-- Aim --
Quote every line as given.

-- Information shown --
◆ ◆ ◆

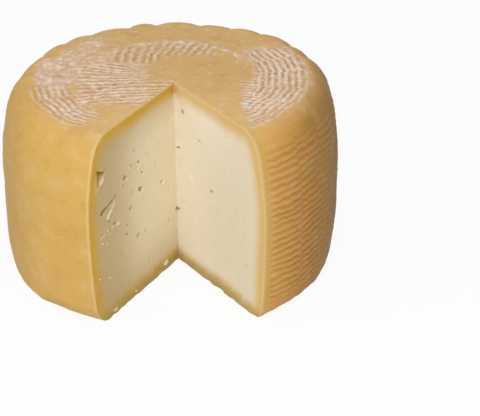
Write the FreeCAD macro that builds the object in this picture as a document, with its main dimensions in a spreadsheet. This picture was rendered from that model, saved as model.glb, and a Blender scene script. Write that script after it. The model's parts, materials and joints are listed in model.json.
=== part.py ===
import FreeCAD, Part
import os
from math import asin, atan2, cos, pi, radians, sin, sqrt

import Sketcher
from FreeCAD import Placement, Rotation, Vector

# A basket-moulded pecorino: one drum of cheese with a wedge cut out of it, standing on its flat
# base.  The origin is on the drum's axis at the base, +Z is up and the notch opens towards -Y.
#
# The drum is a revolved section: flat base, rounded foot, bellied heel in two arcs, rounded
# shoulder, flat top.  The reed basket that it set in has printed its weave on the rind: a groove
# for each row of reeds round the heel, a groove for each ring of reeds on the top face, and a
# channel for each stake, which runs out over the top face, over the shoulder and down the heel.
# The cut faces are open paste with eyes, the small hollows that gas leaves.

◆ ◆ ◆

-- Answer to this exercise --
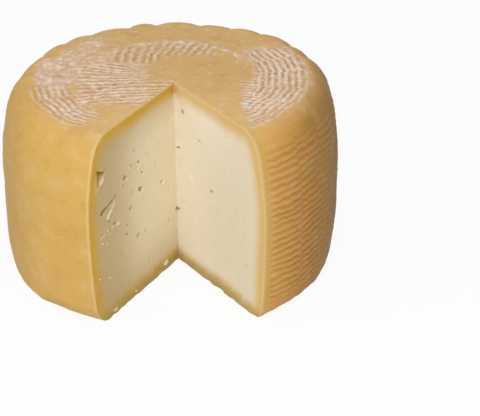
Write the FreeCAD macro that builds the object in this picture as a document, with its main dimensions in a spreadsheet. This picture was rendered from that model, saved as model.glb, and a Blender scene script. Write that script after it. The model's parts, materials and joints are listed in model.json.
=== part.py ===
import FreeCAD, Part
import os
from math import asin, atan2, cos, pi, radians, sin, sqrt

import Sketcher
from FreeCAD import Placement, Rotation, Vector

# A basket-moulded pecorino: one drum of cheese with a wedge cut out of it, standing on its flat
# base.  The origin is on the drum's axis at the base, +Z is up and the notch opens towards -Y.
#
# The drum is a revolved section: flat base, rounded foot, bellied heel in two arcs, rounded
# shoulder, flat top.  The reed basket that it set in has printed its weave on the rind: a groove
# for each row of reeds round the heel, a groove for each ring of reeds on the top face, and a
# channel for each stake, which runs out over the top face, over the shoulder and down the heel.
# The cut faces are open paste with eyes, the small hollows that gas leaves.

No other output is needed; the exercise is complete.